ECLI:NL:HR:2005:AU6908
Hoge Raad
- Cassatie
- A.E.M. van der Putt-Lauwers
- F.W.G.M. van Brunschot
- C.B. Bavinck
- Rechtspraak.nl
Fraus legis en verplaatsing van de werkelijke leiding naar de Nederlandse Antillen in vennootschapsbelastingzaken
In deze zaak gaat het om een beroep in cassatie van X N.V. tegen de uitspraak van het Gerechtshof te 's-Gravenhage van 14 december 2004, betreffende een aanslag in de vennootschapsbelasting voor het jaar 1992. De belanghebbende, X N.V., kreeg een aanslag opgelegd van ƒ 10.829.325, welke aanslag na bezwaar door de Inspecteur werd gehandhaafd. X N.V. ging in beroep bij het Hof, dat het beroep ongegrond verklaarde. Tegen deze uitspraak heeft X N.V. cassatie ingesteld bij de Hoge Raad. De Staatssecretaris van Financiën diende een verweerschrift in, terwijl X N.V. een conclusie van repliek indiende, die echter te laat werd ingediend en daarom door de Hoge Raad niet in behandeling werd genomen.
De Hoge Raad beoordeelt de middelen die door X N.V. zijn ingediend. Het eerste middel kan niet tot cassatie leiden, omdat het geen rechtsvragen oproept die van belang zijn voor de rechtseenheid of rechtsontwikkeling. Het tweede middel, dat zich richt tegen een overweging ten overvloede van het Hof, kan om die reden ook niet tot cassatie leiden, maar is gegrond. De Hoge Raad oordeelt dat, anders dan het Hof heeft gesteld, de enkele verplaatsing van de leiding van B B.V. naar de Nederlandse Antillen niet automatisch leidt tot de toepassing van het leerstuk van fraus legis, mits er ten tijde van de overdracht geen voornemen bestond om deze verplaatsing te effectueren.
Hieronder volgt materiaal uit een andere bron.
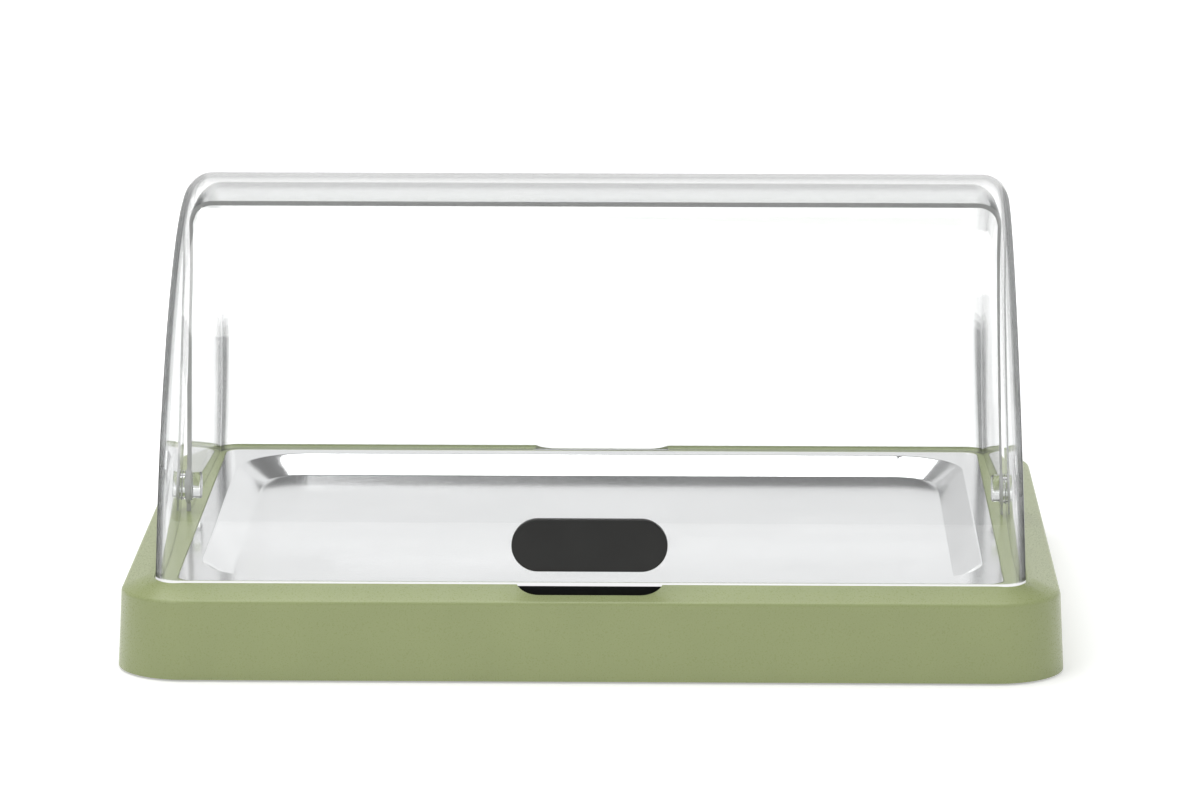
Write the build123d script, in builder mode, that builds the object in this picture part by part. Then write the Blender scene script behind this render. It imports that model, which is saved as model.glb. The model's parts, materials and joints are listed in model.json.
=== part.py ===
# Roll-top display with a cooled base: a moulded casing that holds cooling packs under a
# steel tray, and two clear quarter-drum covers that turn past each other on side pivots.
# Millimetres, +Z up, +X to the right, the front faces -Y, origin under the middle.
import os
from math import asin, atan2, cos, degrees, hypot, radians, sin, sqrt, tan

from build123d import *

os.makedirs("parts", exist_ok=True)

# Casing: outer form
base_length = 440.0
base_depth = 335.0
corner_radius = 33.0
side_draft = 3.0
edge_height = 36.7
rim_rise = 5.9
shoulder_radius = 2.5
casing_wall = 3.0
deck_thickness = 2.2
foot_proud = 1.0

# Casing: seats for the cover and the tray
side_margin = 14.6
front_margin = 14.8
rebate_depth = 1.0
rebate_gap = 0.6
seat_width = 7.5
well_draft = 3.0
well_radius = 10.0
well_wall = 2.5
well_floor_height = 14.0
divider_width = 2.0
divider_height = 7.0

# Covers
cover_wall = 2.2
cover_corner = 12.0
pivot_height = 13.1
end_taper = 2.5
taper_lean = 60.0
end_gap = 2.8
roof_gap = 2.6
front_overlap = 10.0
rear_overlap = 12.0
rear_opening = 80.0
lobe_radius = 8.5
lobe_blend = 4.0

# Pivots
pin_diameter = 8.0
pin_clearance = 0.05
knob_diameter = 13.0
knob_tray_gap = 0.7
knob_round = 0.8
knob_slot_width = 1.6
knob_slot_depth = 1.0
cap_diameter = 14.0
cap_length = 2.6
cap_skin = 1.0
boss_diameter = 15.0
boss_height = 0.5
washer_diameter = 14.0
face_clearance = 0.05

# Grip on the front cover
grip_length = 72.0
grip_height = 24.5
grip_thickness = 3.2
grip_round = 1.0
grip_peg_diameter = 5.0
grip_peg_spacing = 40.0
grip_rise = 6.7
bond_gap = 0.05

# Serving tray
tray_sheet = 0.8
tray_corner = 7.0
tray_flange = 8.5
tray_slope_width = 13.0
tray_pan_depth = 8.5
tray_pan_radius = 35.0
tray_bend_radius = 2.0
tray_side_clearance = 0.5
tray_rear_clearance = 2.2
tray_pocket_gap = 0.5
tray_lift = 25.0

# Finger wells at the front and rear
finger_length = 68.5
finger_radius = 11.0
finger_inner_radius = 2.0
finger_reach = 7.8
finger_inset = 1.0
finger_depth = 14.0
finger_wall = 2.2
liner_sheet = 1.5
liner_gap = 0.15

# Cooling packs
pack_height = 15.5
pack_gap = 1.5
pack_corner = 14.0
pack_edge = 3.5
panel_columns = 2
panel_rows = 3
panel_margin = 14.0
panel_rib = 10.0
panel_depth = 1.6
panel_radius = 9.0
panel_draft = 30.0
pack_cap_diameter = 22.0
pack_cap_height = 5.0
pack_cap_inset = 24.0
pack_cap_drop = 0.8
pack_cap_slot = 2.4
pack_cap_round = 0.5
pack_cap_gap = 0.1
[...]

De Hoge Raad concludeert dat er geen termen aanwezig zijn voor een veroordeling in de proceskosten en verklaart het beroep ongegrond. Dit arrest is gewezen door de vice-president A.E.M. van der Putt-Lauwers als voorzitter, en de raadsheren F.W.G.M. van Brunschot en C.B. Bavinck, in tegenwoordigheid van de waarnemend griffier E. Cichowski, en is openbaar uitgesproken op 25 november 2005.